= TASK TO CARRY OUT =
Report back each line of the records that contains the string "What".
===== MATERIAL SUPPLIED =====
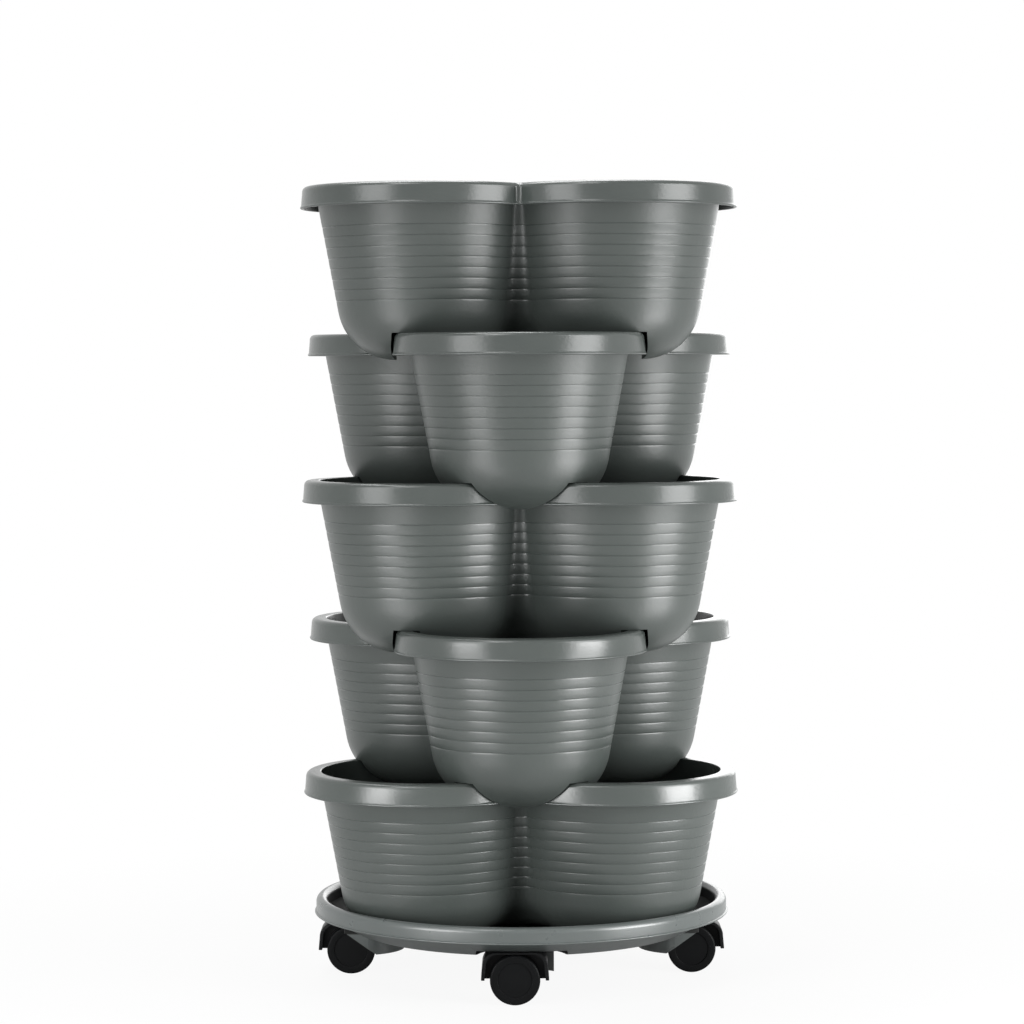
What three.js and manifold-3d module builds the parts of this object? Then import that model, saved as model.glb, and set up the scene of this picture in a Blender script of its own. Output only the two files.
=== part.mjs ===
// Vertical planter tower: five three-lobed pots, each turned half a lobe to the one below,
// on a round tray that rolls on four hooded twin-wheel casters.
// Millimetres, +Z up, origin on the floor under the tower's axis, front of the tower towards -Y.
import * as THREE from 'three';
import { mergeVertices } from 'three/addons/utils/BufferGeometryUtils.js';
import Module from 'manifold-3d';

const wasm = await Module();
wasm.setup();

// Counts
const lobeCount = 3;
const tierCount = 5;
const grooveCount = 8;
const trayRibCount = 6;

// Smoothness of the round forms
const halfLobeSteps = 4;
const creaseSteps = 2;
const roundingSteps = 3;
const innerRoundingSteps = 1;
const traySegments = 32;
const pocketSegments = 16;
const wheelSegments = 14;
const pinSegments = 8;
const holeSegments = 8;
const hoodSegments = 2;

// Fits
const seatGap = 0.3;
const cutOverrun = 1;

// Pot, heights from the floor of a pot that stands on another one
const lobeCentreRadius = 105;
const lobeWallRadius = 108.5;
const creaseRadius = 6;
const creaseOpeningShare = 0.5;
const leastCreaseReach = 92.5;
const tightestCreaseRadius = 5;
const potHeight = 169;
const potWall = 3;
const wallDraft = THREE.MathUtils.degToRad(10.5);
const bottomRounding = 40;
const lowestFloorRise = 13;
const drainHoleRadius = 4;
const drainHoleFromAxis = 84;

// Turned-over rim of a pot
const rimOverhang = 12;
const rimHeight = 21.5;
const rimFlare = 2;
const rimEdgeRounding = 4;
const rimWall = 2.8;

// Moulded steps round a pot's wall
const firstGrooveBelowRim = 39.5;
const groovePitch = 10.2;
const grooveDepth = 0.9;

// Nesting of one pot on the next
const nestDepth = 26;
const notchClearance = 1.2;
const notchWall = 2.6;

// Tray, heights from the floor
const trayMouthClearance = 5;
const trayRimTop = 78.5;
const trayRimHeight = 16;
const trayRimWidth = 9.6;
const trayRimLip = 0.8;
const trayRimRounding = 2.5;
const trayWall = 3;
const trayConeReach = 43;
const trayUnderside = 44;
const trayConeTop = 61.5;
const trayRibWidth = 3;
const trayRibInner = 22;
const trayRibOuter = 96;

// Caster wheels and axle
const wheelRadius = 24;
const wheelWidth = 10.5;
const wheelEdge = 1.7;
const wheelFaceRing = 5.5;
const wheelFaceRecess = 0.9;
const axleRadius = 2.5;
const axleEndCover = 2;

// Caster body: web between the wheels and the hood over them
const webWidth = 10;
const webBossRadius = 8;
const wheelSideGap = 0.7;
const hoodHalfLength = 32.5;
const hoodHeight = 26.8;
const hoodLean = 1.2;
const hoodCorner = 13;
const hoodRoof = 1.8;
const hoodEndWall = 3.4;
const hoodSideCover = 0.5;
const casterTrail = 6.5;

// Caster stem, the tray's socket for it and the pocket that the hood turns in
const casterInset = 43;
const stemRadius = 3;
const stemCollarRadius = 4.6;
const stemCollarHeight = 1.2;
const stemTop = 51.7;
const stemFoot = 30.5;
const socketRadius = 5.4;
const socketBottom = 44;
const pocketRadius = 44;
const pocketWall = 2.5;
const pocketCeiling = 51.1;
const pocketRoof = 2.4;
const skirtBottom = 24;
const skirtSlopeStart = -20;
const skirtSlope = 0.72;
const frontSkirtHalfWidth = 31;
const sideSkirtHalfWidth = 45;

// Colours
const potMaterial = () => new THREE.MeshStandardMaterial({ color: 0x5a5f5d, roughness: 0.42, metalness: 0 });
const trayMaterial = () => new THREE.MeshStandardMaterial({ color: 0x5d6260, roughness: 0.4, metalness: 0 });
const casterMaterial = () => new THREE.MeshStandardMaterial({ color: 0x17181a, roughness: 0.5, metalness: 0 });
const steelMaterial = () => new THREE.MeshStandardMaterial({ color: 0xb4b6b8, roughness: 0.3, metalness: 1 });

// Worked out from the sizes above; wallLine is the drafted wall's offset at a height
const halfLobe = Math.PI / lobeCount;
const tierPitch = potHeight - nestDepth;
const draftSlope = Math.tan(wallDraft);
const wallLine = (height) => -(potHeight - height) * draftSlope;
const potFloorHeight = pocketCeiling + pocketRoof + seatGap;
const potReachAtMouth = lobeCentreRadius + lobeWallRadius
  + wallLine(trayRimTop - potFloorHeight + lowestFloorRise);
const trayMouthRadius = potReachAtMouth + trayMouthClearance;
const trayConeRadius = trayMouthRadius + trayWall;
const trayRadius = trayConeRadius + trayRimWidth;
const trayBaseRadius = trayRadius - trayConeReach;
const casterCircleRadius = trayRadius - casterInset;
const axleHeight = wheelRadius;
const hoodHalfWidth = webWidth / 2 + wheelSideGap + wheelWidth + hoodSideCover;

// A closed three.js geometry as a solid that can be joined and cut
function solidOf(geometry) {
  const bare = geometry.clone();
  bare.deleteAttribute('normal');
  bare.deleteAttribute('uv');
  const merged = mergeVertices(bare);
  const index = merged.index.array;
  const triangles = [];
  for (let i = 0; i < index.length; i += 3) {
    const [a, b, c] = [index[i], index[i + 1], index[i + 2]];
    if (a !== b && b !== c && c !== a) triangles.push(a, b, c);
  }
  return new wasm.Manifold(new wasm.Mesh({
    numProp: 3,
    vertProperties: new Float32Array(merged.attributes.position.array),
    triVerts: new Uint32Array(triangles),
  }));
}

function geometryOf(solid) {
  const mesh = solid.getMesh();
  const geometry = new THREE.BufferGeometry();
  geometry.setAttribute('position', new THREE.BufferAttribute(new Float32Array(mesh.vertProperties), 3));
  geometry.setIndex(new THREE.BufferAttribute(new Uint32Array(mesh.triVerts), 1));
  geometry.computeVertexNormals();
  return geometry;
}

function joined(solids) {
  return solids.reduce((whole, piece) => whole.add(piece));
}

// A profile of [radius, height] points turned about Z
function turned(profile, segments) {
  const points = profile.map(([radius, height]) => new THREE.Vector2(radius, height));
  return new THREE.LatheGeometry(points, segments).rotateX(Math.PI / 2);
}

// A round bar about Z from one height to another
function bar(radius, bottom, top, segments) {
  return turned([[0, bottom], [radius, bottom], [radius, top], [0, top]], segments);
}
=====
===== MATERIAL SUPPLIED =====
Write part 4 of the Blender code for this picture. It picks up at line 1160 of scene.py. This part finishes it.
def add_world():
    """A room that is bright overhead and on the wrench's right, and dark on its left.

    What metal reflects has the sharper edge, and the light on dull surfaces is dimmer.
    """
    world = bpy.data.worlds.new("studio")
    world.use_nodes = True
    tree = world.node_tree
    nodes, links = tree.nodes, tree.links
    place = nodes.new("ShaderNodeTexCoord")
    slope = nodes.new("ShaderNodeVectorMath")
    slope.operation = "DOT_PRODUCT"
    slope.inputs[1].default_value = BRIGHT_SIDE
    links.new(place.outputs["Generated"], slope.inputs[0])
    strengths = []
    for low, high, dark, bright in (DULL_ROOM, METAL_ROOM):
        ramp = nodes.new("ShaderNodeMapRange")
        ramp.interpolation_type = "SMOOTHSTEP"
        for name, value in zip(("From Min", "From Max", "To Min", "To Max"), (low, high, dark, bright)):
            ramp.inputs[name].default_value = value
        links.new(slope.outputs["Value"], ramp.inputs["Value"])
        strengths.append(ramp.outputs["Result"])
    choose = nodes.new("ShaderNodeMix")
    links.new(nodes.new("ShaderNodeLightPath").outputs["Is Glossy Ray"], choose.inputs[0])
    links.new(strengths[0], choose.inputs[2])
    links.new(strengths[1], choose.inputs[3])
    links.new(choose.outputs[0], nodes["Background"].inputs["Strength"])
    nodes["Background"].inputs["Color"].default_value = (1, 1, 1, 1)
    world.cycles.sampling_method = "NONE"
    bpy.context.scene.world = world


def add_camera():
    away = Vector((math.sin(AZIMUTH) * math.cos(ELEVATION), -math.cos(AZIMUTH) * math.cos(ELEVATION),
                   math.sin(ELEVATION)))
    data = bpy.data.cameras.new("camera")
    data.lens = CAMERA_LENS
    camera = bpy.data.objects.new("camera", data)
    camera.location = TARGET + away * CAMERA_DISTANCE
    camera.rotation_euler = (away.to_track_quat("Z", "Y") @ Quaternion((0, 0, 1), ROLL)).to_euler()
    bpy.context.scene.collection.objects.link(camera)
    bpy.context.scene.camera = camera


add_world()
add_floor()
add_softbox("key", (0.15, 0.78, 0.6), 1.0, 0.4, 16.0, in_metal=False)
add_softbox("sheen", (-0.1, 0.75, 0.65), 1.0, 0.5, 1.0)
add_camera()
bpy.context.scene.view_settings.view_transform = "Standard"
=====
===== MATERIAL SUPPLIED =====
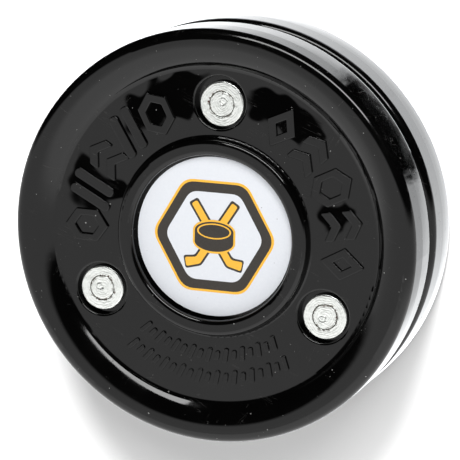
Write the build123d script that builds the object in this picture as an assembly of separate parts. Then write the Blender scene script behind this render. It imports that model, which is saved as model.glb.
=====
= FINISHED EXERCISE =
What three.js and manifold-3d module builds the parts of this object? Then import that model, saved as model.glb, and set up the scene of this picture in a Blender script of its own. Output only the two files.
    What metal reflects has the sharper edge, and the light on dull surfaces is dimmer.